Tuning is always something of a contentious issue with clarinets. As with most instruments it's an exercise in compromises - in the case of clarinets it's based around bore size, bore taper and tonehole profiles, and as yet no-one has come up with anything approaching perfection. Instead, each manufacturer attempts to even out the discrepancies as much as possible - and each will have their own particular methods of doing so. Some methods will suit some players better than others - thus a player might find that they can play better in tune on one brand than another, while another player may find the opposite is true. At this level of build it will be up to the player to decide whether one design philosophy suits them better than another.

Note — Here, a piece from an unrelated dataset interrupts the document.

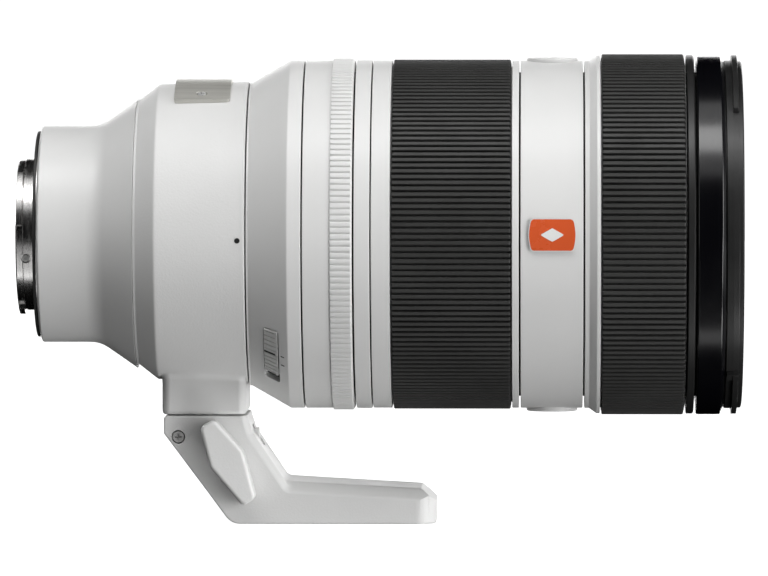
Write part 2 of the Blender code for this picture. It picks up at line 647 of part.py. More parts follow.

I particularly liked the evenness of tone across the range. Lots of clarinets suffer from 'baritone sax syndrome', whereby there seems to be a complete change of tone across a certain break-point (usually around top G on a baritone, and over the throat keys on a clarinet). To be sure there has to be some change, but it should be subtle and unobtrusive. This is exactly how the Hanson performed.

All of this adds up to the T6 being a contender. It surpassed my expectations based on its price point, and better still it showed me a good time. That's a fine achievement for an instrument pitched at a position in the marketplace where the competition is red hot.
In making enquiries about Hanson clarinets I found quite a few people saying that they'd never heard of the brand. I think that's about to change. They're not widely available compared to other brands, but Hanson offer a 'try at home' scheme, which is an attractive opportunity if you wish to try one for yourself. Another important consideration is that in the event of your requiring any product support you can actually deal with Mr Hanson himself - which is a huge step up from the usual deal with the larger manufacturers.
If the price is within your budget and you don't try one of these, you will never know what you're missing - and it's a lot.